Every now and again, in the bookish circles of Twitter, I’ll see this tweet referenced:

This is an exaggeration for comic effect, but sometimes it is true. It is especially true with a book like The Dream Master, which I picked up after enjoying Zelazny’s A Night in the Lonesome October.

This book is absolutely nuts. There is a plot, to a degree, involving a man who helps shape and understand people’s dreams by means of a simulation machine. But that part of the story is only loosely threaded through bizarre and surreal images like that in the passage quoted above. I already forget, if indeed I ever knew, what that has to do with the story proper. But when you write something that good, it hardly matters.

It took me a while to figure out, but the book is actually structured like a dream. You know how dreams are: you’ll be at the office Christmas party, only your boss doesn’t look like your boss, and then suddenly you’re trying to break into a haunted house with the aid of Mitt Romney. It all makes sense when you’re dreaming it, and sounds insane when you remember it later. (And yes, I have had this exact dream.)

This book is like that; full of symbolism and weird changes of voice and perspective that call to mind simultaneously The Waste Land, the works of C.S. Lewis, and the more esoteric elements of the Dune universe. It is, in other words, a complete fever-dream acid-trip of a book.

Which is not to suggest that it is bad! Not at all. Indeed, I often think the best books, or at least the most memorable ones, are those that make you feel like you are teetering on the edge of madness. What fun is a book that merely describes the humdrum and everyday? If we accept the description of reading quoted above, then by golly, when I stare at my tree-slices and hallucinate, I want it to be something extraordinary.

And throughout The Dream Master, there are fragments like that; haunting, prescient, visionary glimpses into concepts that seem less dream-like now than they must have in 1966. Why, why is it, I ask you, that so many of these sci-fi dystopias of past literature seem to feel so uncomfortably close to our present-day reality? I am again reminded of Clarke’s Childhood’s End, and the idea that the appearance of the aliens in ancient human folklore meant that they “became identified with [humanity’s] death. Yes, even while it was ten thousand years in the future! It was as if a distorted echo had reverberated round the closed circle of time, from the future to the past.”

The idea of the future coming back to haunt us in the past–now there’s an idea that would be not at all out of place in Zelazny’s nightmare-world! No, no; this book, despite being in many ways exceptionally strange, is also endlessly fascinating, deeply unsettling and even, in some places, rather funny. I recommend it; just don’t go in expecting a linear narrative.

13 Comments

  1. Way back, I read Zelazny’s Amber series and enjoyed it a lot. I can’t remember it very well at this point, but I know it had a relationship to Irish mythology, Unfortunately, I’m pretty much a realist partial to “liniear narratives.” If I have to work too hard to figure out what the writer is talking about, I get frustrated. Myth, I love, but I prefer to leave densely written lyricism to the realm of poetry.

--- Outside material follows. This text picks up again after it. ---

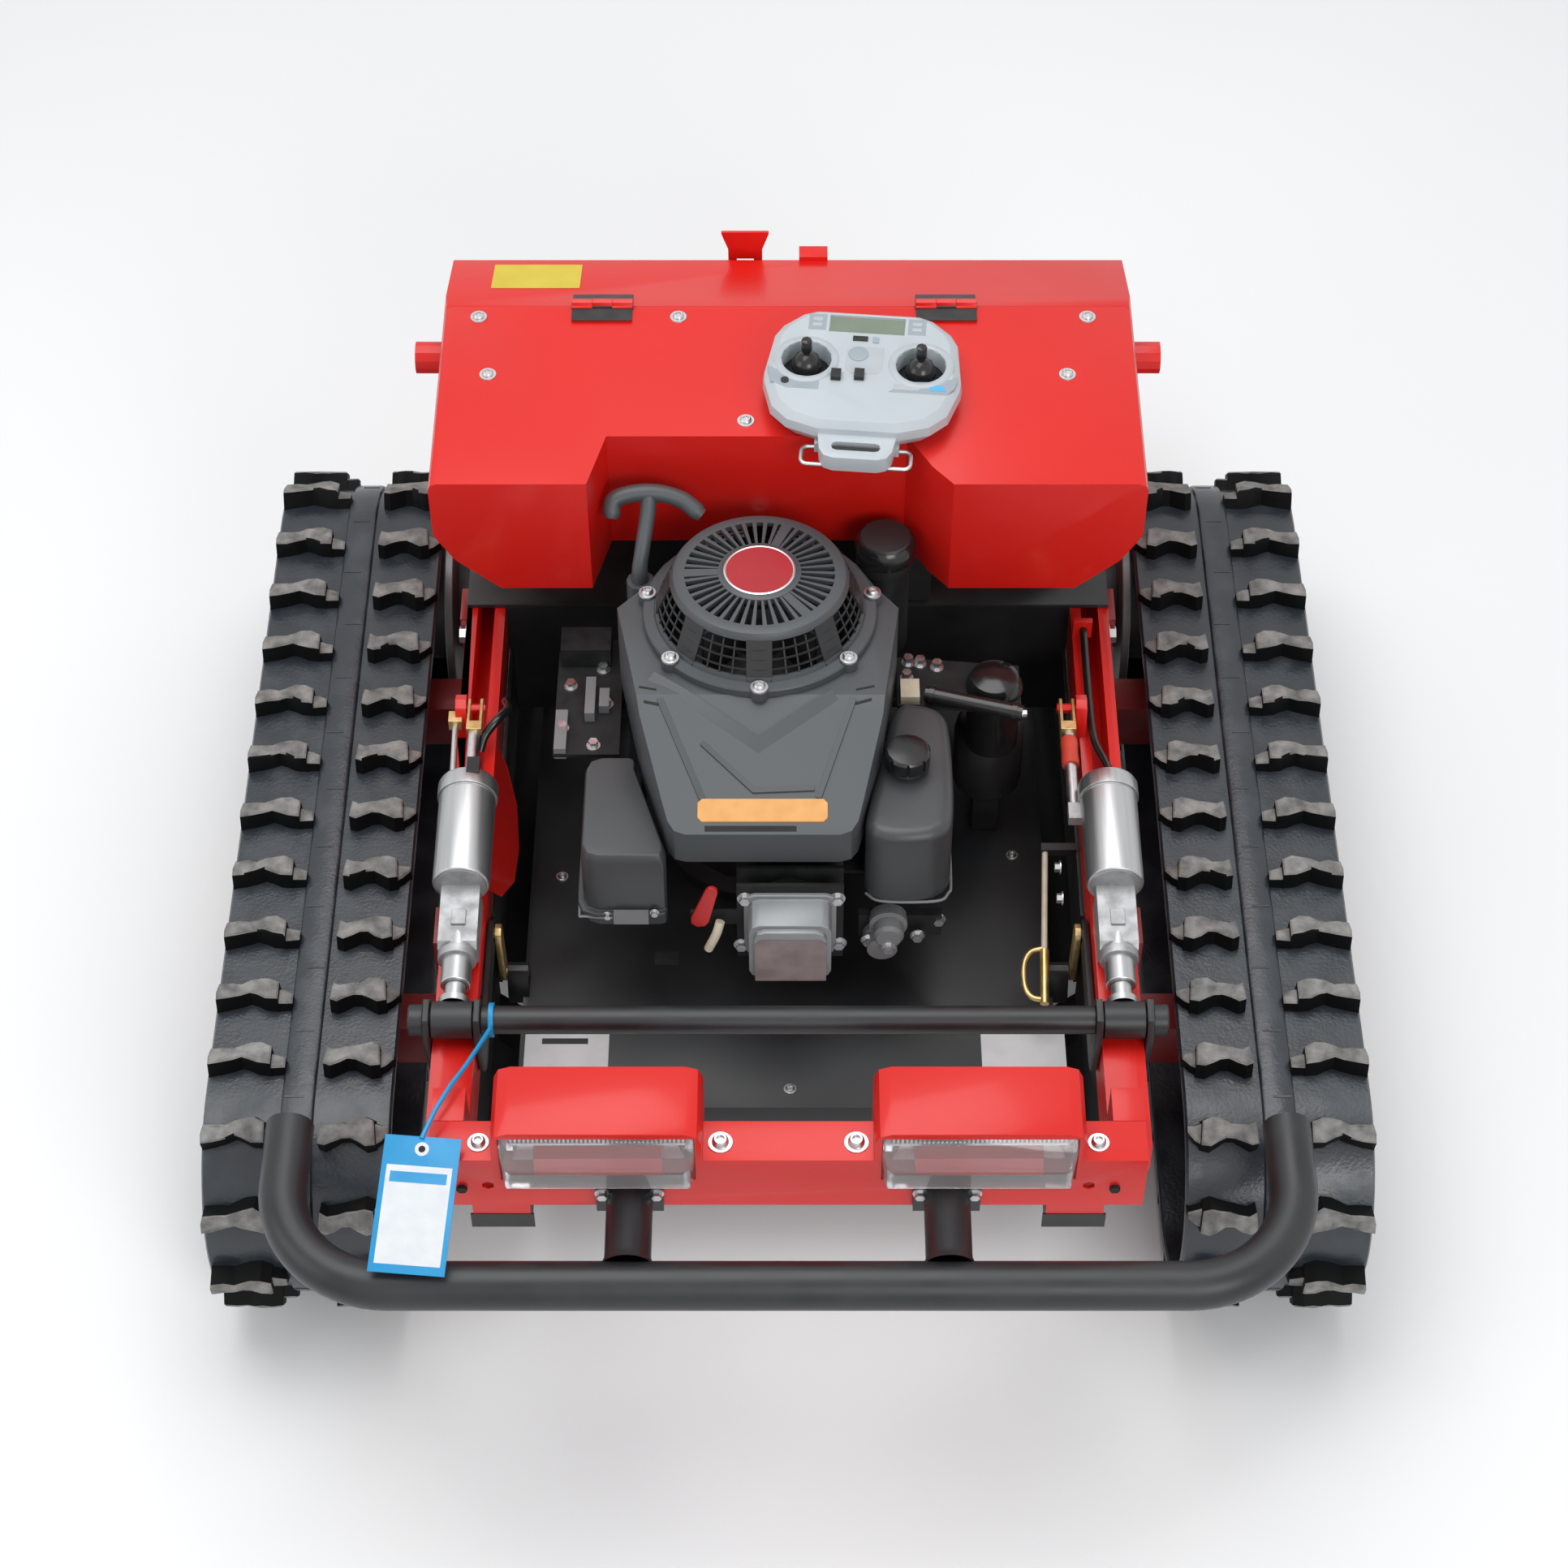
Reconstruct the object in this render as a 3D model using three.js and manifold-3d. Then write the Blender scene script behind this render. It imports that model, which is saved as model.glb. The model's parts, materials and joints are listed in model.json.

    1. This one really walks the line to the point where parts really do feel almost like poetry.

  2. Zelazny, arguably could be one of the more challenging SF writers. He mixed SF concepts with lores and styles from various cultures. Sometimes including earlier conventions of SF writing- like pulp in ‘The Doors of His Mouth, the Lamps of His Mouth’.
    ‘The Dream Master’ goes into layers and layers. Similar to ‘Roadmarks’
    Time to go back to my youth and revisit what I couldn’t grasp then.
    Thanks for the nudge

  3. I won’t be reading this one, but it did remind me of the fact that I have read Zelazny in the distant past. I just can’t remember /what/ I read. I may have to go look at a booklist and see if anything jumps out at me.

  4. Like TermiteWriter I read and enjoyed the Amber series, though I tried rereading Nine Princes in Amber at some point in the last few years, and it failed to engage me like it did when I was in my teens/twenties. Tastes change, I find that most of the old SF is too sparsely written form my current tastes. I have several other books of his on my shelves, but none stand out.

      1. It has an alternate world premise, and traveling through all the “shadows worlds” has that dream-like feeling you enjoyed in this book , with an actual plot as a bonus.

  5. I also read the Amber series way back when, over 30 years ago in my ‘BC’ (before children) era, and remember enjoying it. Haven’t read anything else by Zelazny but have the Illustrated Roger Zelazny though haven’t read that recently so can’t remember if I like it or not.
    I probably won’t have the patience for this particular one but I do like the paragraphs you quoted at the beginning. And thanks for mentioning A Night in the Lonesome October as I’d forgotten I want to read it! 😂

    1. I think you will definitely enjoy “A Night in the Lonesome October”. It’s very different than “Dream Master,” so much so that I would hardly have guessed they were by the same author. He was quite versatile.